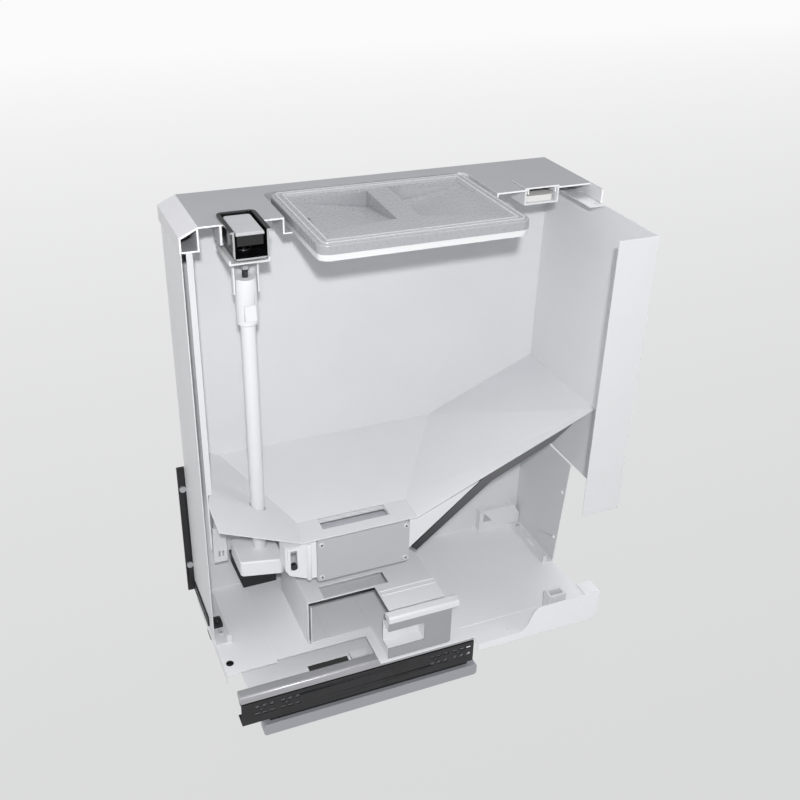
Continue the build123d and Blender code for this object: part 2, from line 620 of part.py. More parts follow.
# ---- Base plate with its folded skirt, and what stands on it ----
SKIRT_Y = -127.0
BASE_NEAR = -113.0
SEAM = 0.4
SKIRT_Z = (62.0, 105.0)
BASE_Z = (FLOOR - SHEET, FLOOR)
with BuildPart() as base_plate:
    plan = (
        (0, WALL_INSIDE),
        (LENGTH, WALL_INSIDE),
        (LENGTH, SKIRT_Y),
        (300, SKIRT_Y),
        (300, BASE_NEAR),
        (176, BASE_NEAR),
        (176, -62),
        (62, -62),
        (62, -66),
        (0, -66),
    )
    extrude(outline(level(BASE_Z[0]), plan), amount=SHEET)
    block((0, SHEET), (-66, WALL_INSIDE), (59, FLOOR))
    with BuildSketch(lengthwise(SKIRT_Y + SHEET)):
        with BuildLine():
            Polyline((389, SKIRT_Z[1]), (LENGTH, SKIRT_Z[1]), (LENGTH, SKIRT_Z[0] + 12))
            ThreePointArc((LENGTH, SKIRT_Z[0] + 12), (466.5, SKIRT_Z[0] + 3.5), (458, SKIRT_Z[0]))
            Polyline((458, SKIRT_Z[0]), (300, SKIRT_Z[0]), (300, FLOOR), (354, FLOOR))
            Spline((354, FLOOR), (389, SKIRT_Z[1]), tangents=((1, 0), (1, 0)))
        make_face()
    extrude(amount=SHEET)
    block((449, LENGTH), (SKIRT_Y, -104), (SKIRT_Z[1] - SHEET, SKIRT_Z[1]))
    block((62.4, 63.6), (-62, 79), (FLOOR, FLOOR + SEAM))
    block((291, 404), (-92.2, -91), (FLOOR, FLOOR + SEAM))
    pillar(8, -48, BASE_Z, 3.5, Mode.SUBTRACT)
    pillar(345, -116, BASE_Z, 2.2, Mode.SUBTRACT)
    for x, y in FLANGE_SCREWS:
        pillar(x, y, BASE_Z, SCREW_RADIUS, Mode.SUBTRACT)
save(base_plate, "base_plate")

with BuildPart() as flange_screws:
    for x, y in FLANGE_SCREWS:
        pillar(x, y, (FLOOR - 4, FLOOR + SHEET), SCREW_RADIUS)
        pillar(x, y, (FLOOR + SHEET, FLOOR + SHEET + 2), 3.4)
        pillar(x, y, (FLOOR + SHEET + 1, FLOOR + SHEET + 2), 1.2, Mode.SUBTRACT)
save(flange_screws, "flange_screws")

with BuildPart() as corner_block:
    profile = ((404, FLOOR), (468, FLOOR), (468, 88), (458, 105), (404, 105))
    extrude(outline(lengthwise(WALL_INSIDE), profile), amount=12)
    opening = ((410, 86), (424, 86), (410, 101))
    extrude(outline(lengthwise(WALL_INSIDE), opening), amount=12, mode=Mode.SUBTRACT)
save(corner_block, "corner_block")

with BuildPart() as socket_box:
    block((405, 428), (-115, -100), (FLOOR, 105))
    block((408, 425), (-112, -103), (FLOOR + WALL, 105), Mode.SUBTRACT)
save(socket_box, "socket_box")

with BuildPart() as floor_clip:
    block((4, 16), (16, 28), (FLOOR + SHEET, 82))
    fillet(floor_clip.edges().filter_by(Axis.Y).group_by(Axis.Z)[-1], radius=3)
save(floor_clip, "floor_clip")

with BuildPart() as wall_block:
    profile = ((46, 130), (46, 118), (59.5, FLOOR), (104, FLOOR), (104, 130))
    extrude(outline(lengthwise(WALL_INSIDE), profile), amount=WALL_INSIDE - 80)
save(wall_block, "wall_block")


# ---- Cup bay, partly cut away, and the catch cup that slides out of it ----
with BuildPart() as cup_bay:
    block(BAY_X, BAY_Y, (FLOOR, BAY_TOP))
    inside = (BAY_X[0] + PANEL, BAY_X[1] - PANEL)
    block(inside, (BAY_Y[0], BAY_Y[1] - PANEL), (FLOOR, BAY_TOP - PANEL), Mode.SUBTRACT)
    block((BAY_X[0], BAY_CUT_X), (BAY_Y[0], BAY_CUT_Y), (FLOOR, BAY_TOP), Mode.SUBTRACT)
    block(OUTLET_X, OUTLET_Y, (BAY_TOP - PANEL, BAY_TOP), Mode.SUBTRACT)
    for step in (0, 8):
        block((BAY_CUT_X + 2, BAY_X[1]), (-72 + step, -70 + step), (BAY_TOP, BAY_TOP + 1))
save(cup_bay, "cup_bay")

TRIM_Z = (BAY_TOP - PANEL - 4, BAY_TOP - PANEL)
with BuildPart() as bay_trim:
    block((BAY_X[0] + PANEL, BAY_CUT_X), (BAY_CUT_Y, BAY_CUT_Y + PANEL), TRIM_Z)
    block((BAY_CUT_X, BAY_CUT_X + PANEL), (BAY_Y[0], BAY_CUT_Y + PANEL), TRIM_Z)
save(bay_trim, "bay_trim")

RECESS_X = (187.0, 234.0)
RECESS_Z = (87.5, 115.0)
RECESS_BACK = -92.0
CUP_FRONT = 2.5
TRAY_RIBS = (130.5, 186.0)
with BuildPart() as catch_cup:
    tray_z = (TRAY_FLOOR, PANEL_Z[1])
    floor_top = TRAY_FLOOR + PANEL
    block(TRAY_X, (PANEL_Y[1], TRAY_FAR), tray_z)
    tray_in = (TRAY_X[0] + PANEL, TRAY_X[1] - PANEL)
    tray_in_y = (PANEL_Y[1] + CUP_FRONT, TRAY_FAR - PANEL)
    block(tray_in, tray_in_y, (floor_top, tray_z[1]), Mode.SUBTRACT)
    block((TRAY_X[0], PANEL_X[0]), (PANEL_Y[1], BAY_CUT_Y), tray_z, Mode.SUBTRACT)
    for rib in TRAY_RIBS:
        block((rib, rib + 1), (BAY_CUT_Y, TRAY_FAR - PANEL), (floor_top, floor_top + SEAM))
    pocket = (RECESS_X[0], RECESS_X[1] + PANEL)
    pocket_z = (RECESS_Z[0] - PANEL, RECESS_Z[1] + PANEL)
    block(pocket, (PANEL_Y[1], RECESS_BACK + PANEL), pocket_z)
    block(RECESS_X, (PANEL_Y[1], RECESS_BACK), RECESS_Z, Mode.SUBTRACT)
save(catch_cup, "catch_cup")

with BuildPart() as cup_plate:
    block(PANEL_X, PANEL_Y, PANEL_Z)
    block(RECESS_X, PANEL_Y, RECESS_Z, Mode.SUBTRACT)
    plate_edges = cup_plate.edges().filter_by(Axis.Y)
    fillet(plate_edges.group_by(Axis.X)[-1].sort_by(Axis.Z)[0], radius=4)
save(cup_plate, "cup_plate")

with BuildPart() as cup_rail:
    block((PANEL_X[0] - 1, PANEL_X[1] + 8), (PANEL_Y[0] - 3, -99), (PANEL_Z[1], BAY_TOP))
    fillet(cup_rail.edges().filter_by(Axis.X).group_by(Axis.Z)[-1], radius=3)
save(cup_rail, "cup_rail")


# ---- Slides: cabinet member, middle member and drawer member on each side ----
HOLE_STEPS = (0.0, 9.0, 18.0, 31.0, 40.0, 49.0)
HOLE_RADIUS = 2.6
SPARE_RADIUS = 1.6
ROUND_ROWS = {24.0: 52.0, 248.0: 41.0}
SLOT_ROWS = {24.0: 41.0, 248.0: 52.0}


def slide_set(side, y):
    """Three nested members, the cabinet one outermost; y turns a near pair to its side."""
    with BuildPart() as cabinet:
        block(SLIDE_X, y((SLIDE_FACE, SLIDE_FACE + PANEL)), SLIDE_Z)
        block(SLIDE_X, y((SLIDE_FACE, -90)), (SLIDE_Z[0], SLIDE_Z[0] + PANEL))
        block(SLIDE_X, y((SLIDE_FACE, -103)), (SLIDE_Z[1] - PANEL, SLIDE_Z[1]))
        block((40, 300), y((-101, -95)), (RAIL_TOP, SLIDE_Z[0]))
        face = y((SLIDE_FACE, SLIDE_FACE + PANEL))
        for start, row in ROUND_ROWS.items():
            slot_z = (SLOT_ROWS[start] - 1.6, SLOT_ROWS[start] + 1.6)
            for step in HOLE_STEPS:
                x = start + step
                bar_y(x, face, row, HOLE_RADIUS, Mode.SUBTRACT)
                block((x - 3.2, x + 3.2), face, slot_z, Mode.SUBTRACT)
            for step in (HOLE_STEPS[1] / 2, sum(HOLE_STEPS[3:5]) / 2):
                bar_y(start + step, face, sum(SLOT_ROWS.values()) / 2, SPARE_RADIUS, Mode.SUBTRACT)
    save(cabinet, f"cabinet_slide_{side}")

    with BuildPart() as middle:
        block((SLIDE_X[0] + 3, SLIDE_X[1] - 3), y((-105, -93)), (33, 55))
        block((SLIDE_X[0] + 3, SLIDE_X[1] - 3), y((-105, -95)), (36, 52), Mode.SUBTRACT)
    save(middle, f"middle_slide_{side}")

    with BuildPart() as drawer:
        block(SLIDE_X, y((-107, -91)), (61.5, BASE_Z[0]))
        fillet(drawer.edges().filter_by(Axis.X).group_by(Axis.Z)[-1], radius=4)
        block(SLIDE_X, y((-101.5, -97)), (56, 61.5))
    save(drawer, f"drawer_slide_{side}")

    with BuildPart() as rail:
        block(RAIL_X, y(RAIL_Y), (0, RAIL_TOP))
        fillet(rail.edges().filter_by(Axis.Y), radius=4)
        middle_x = sum(RAIL_X) / 2
        for x in (middle_x - BOLT_SPACING / 2, middle_x + BOLT_SPACING / 2):
            pillar(x, sum(y(RAIL_Y)) / 2, (0, RAIL_TOP), BOLT_RADIUS, Mode.SUBTRACT)
    save(rail, f"foot_rail_{side}")


slide_set("near", tuple)
slide_set("far", opposite)

CROSS_Z = (39.0, 40.5)
CROSS_X = (24.0, 290.0)
with BuildPart() as cross_plate:
    leg = (-90.0, -88.5)
    block(CROSS_X, (leg[0], opposite(leg)[1]), CROSS_Z)
    for side in (leg, opposite(leg)):
        block(CROSS_X, side, (SLIDE_Z[0], CROSS_Z[0]))
    block((102, 154), (-71, -54), CROSS_Z, Mode.SUBTRACT)
    block((156, 178), (-68, -56), (CROSS_Z[1], CROSS_Z[1] + 7))
save(cross_plate, "cross_plate")


# ---- Door bracket with its adjusters, outside the front wall ----
BRACKET_Z = (78.0, 266.0)
DOOR_HOLES = (34.0, 74.0)
ADJUSTERS = (120.0, 236.0)
with BuildPart() as door_bracket:
    block((-BRACKET_STANDOFF, FRONT_SHEET[0]), (94, 97), BRACKET_Z)
    block((-2, FRONT_SHEET[0]), (18, 104), (BRACKET_Z[0], BRACKET_Z[0] + 14))
    for y in DOOR_HOLES:
        bar_x((-2, FRONT_SHEET[0]), y, BRACKET_Z[0] + 7, BOLT_RADIUS, Mode.SUBTRACT)
    for z in ADJUSTERS:
        bar_y(-4.5, (94, 97), z, 2, Mode.SUBTRACT)
save(door_bracket, "door_bracket")

with BuildPart() as bracket_adjusters:
    for z in ADJUSTERS:
        bar_y(-4.5, (91, 94), z, 4)
        bar_y(-4.5, (94, 97), z, 2)
save(bracket_adjusters, "bracket_adjusters")
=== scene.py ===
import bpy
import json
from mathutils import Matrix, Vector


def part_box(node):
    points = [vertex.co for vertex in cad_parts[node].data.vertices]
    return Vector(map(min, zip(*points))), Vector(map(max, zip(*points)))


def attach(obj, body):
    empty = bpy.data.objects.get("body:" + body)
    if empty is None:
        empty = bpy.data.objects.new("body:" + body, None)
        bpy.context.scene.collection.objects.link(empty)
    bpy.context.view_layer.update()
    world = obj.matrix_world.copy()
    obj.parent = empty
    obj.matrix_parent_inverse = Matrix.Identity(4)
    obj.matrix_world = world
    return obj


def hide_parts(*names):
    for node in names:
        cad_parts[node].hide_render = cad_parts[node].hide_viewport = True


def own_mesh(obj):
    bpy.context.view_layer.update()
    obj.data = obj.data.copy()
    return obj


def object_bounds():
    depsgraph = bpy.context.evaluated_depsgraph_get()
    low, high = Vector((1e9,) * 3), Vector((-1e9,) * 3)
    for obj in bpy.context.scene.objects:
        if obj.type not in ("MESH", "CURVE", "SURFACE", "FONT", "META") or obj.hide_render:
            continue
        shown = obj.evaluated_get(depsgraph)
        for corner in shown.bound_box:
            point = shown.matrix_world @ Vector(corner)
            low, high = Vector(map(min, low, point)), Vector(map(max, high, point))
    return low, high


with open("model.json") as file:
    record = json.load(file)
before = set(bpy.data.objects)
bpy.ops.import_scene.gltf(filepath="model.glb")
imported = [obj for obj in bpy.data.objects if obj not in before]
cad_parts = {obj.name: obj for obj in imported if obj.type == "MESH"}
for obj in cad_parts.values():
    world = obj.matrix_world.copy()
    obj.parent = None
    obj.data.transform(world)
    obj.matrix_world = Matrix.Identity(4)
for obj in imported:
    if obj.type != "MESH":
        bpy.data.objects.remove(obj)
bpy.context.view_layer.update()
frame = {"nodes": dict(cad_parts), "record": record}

import json
import math

import bmesh
import bpy
from mathutils import Euler, Matrix, Vector

MM = 0.001
nodes = frame["nodes"]
low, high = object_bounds()
SECTION_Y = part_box("desiccant_cap")[0].y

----

Exercise directions:
Only the lines from the one with "obj.matrix_world = world" up to the one with "depsgraph = bpy.context.evaluated_depsgraph_get()" should be repeated, both included, exactly as they appear.

Task response:
    obj.matrix_world = world
    return obj


def hide_parts(*names):
    for node in names:
        cad_parts[node].hide_render = cad_parts[node].hide_viewport = True


def own_mesh(obj):
    bpy.context.view_layer.update()
    obj.data = obj.data.copy()
    return obj


def object_bounds():
    depsgraph = bpy.context.evaluated_depsgraph_get()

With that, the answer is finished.